Passage du Gois. Niezwykła trasa. Przejazd nią budzi emocje
Przejażdżka drogą łącząca zatokę Burnёf z wyspą Noirmoutier we Francji musi budzić dreszczyk grozy. Kilkukilometrowy odcinek jezdni jest dostępny raptem przez kilka godzin dziennie. I tylko w ściśle wyznaczonym czasie można nim przejechać.
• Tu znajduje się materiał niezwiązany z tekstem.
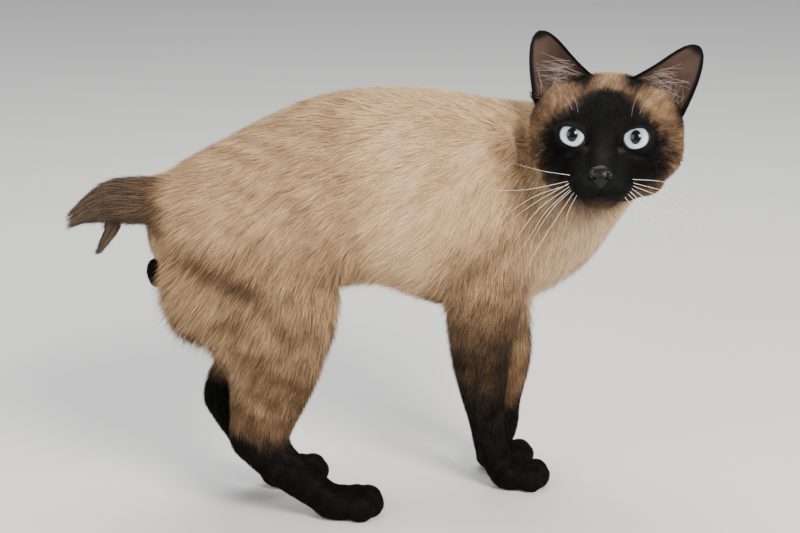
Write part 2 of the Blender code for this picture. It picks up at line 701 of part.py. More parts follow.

Passage du Gois to niezwykła trasa we Francji, w regionie Vendée. Jak podaje rynekinfrastruktury.pl: "Ma 4,3 km i jest naturalną mierzeją okresowo zalewaną przez wody zatoki i to sprawia, że jest niezwykła. W 1701 r. po raz pierwszy oznaczono na mapie to naturalne połączenie lądu z wyspą Noirmoutier, a ok. 1840 r. rozpoczęto jego regularne użytkowanie".
Najpóźniej 1,5 godziny przed odpływem i najwcześniej 1,5 po nim – wtedy na Passage du Gois mogą wjeżdżać auta. Przy wjeździe na drogę i zjeździe z niej umieszczone są specjalne tablice, które dają znać podróżnym, kiedy wolno, a kiedy absolutnie nie można z trasy korzystać.
Oczywiście nie wszyscy stosują się do wytycznych. Gdy rezolutnych podróżnych zastanie przypływ, do dyspozycji mają wieże ratunkowe.Turyści w "opałach" mogą do nich wejść i poczekać na pomoc. Niestety z autem muszą rozstać się na zawsze.